Laut dem UN-Büro für humanitäre Angelegenheiten haben sich die Angriffe von Siedlern auf Palästinenser seit Angriff der Hamas mehr als verdoppelt. Dabei seien rund 120 Palästinenser gestorben, so das palästinensische Gesundheitsministerium
„In vielen Fällen ist Militär anwesend“
Laut „Haaretz“-Recherchen arbeitet die Armee sogar mit radikalen Siedlern zusammen. Am 12. Oktober drangen Siedler und israelische Soldaten in die kleine beduinische Gemeinde Wadi al-Seek ein. Zeugenberichten zufolge wurden drei Bewohner stundenlang misshandelt. Die Täter sollen Zigaretten auf ihnen ausgedrückt und auf sie uriniert haben. Die israelische Armee erklärte gegenüber „Haaretz“, der Vorfall werde untersucht, und ein Kommandeur sei entlassen worden.
„Wir zahlen für das, was passiert ist“, sagt Abu Bashar, ein Anführer der Wadi al-Seek-Gemeinschaft, gegenüber der Nachrichtenagentur „AFP“. Alle 200 Bewohner des Dorfes wurden vertrieben. Eine Woche später erlaubte die israelische Armee den Bewohnern, ihre Habseligkeiten zu holen, doch alles war zerstört. AFP-Journalisten bestätigten die Plünderung von Häusern. Zivile Fahrzeuge, einige davon mit israelischen Flaggen, bewegten sich in der Nähe des Dorfes.
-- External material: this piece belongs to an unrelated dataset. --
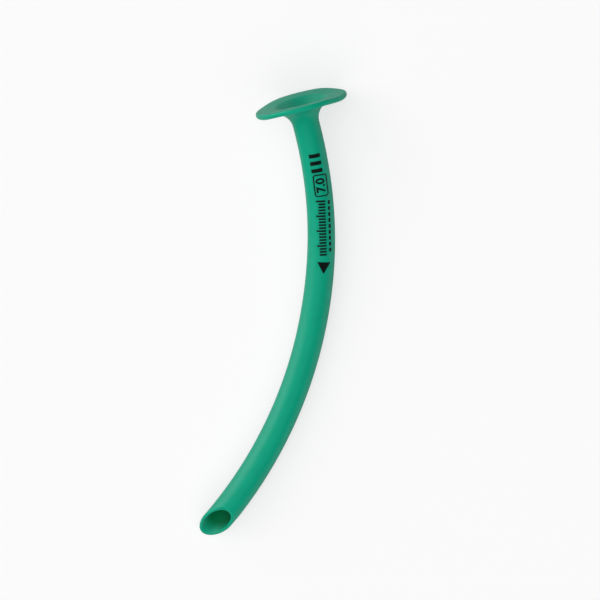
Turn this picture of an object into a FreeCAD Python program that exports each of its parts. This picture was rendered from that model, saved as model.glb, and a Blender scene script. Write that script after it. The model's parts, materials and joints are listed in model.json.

Das ist höchstwahrscheinlich kein Einzelfall. Ein Bündnis von 30 israelischen NGOs spricht von mindestens 13 palästinensischen Gemeinden, die seit dem 7. Oktober gewaltsam vertrieben wurden. „Minister und andere Beamte der Regierung unterstützen die Gewalt und in vielen Fällen ist das Militär anwesend oder beteiligt sich sogar“, schreiben die Organisationen in einem Hilferuf an die internationale Gemeinschaft.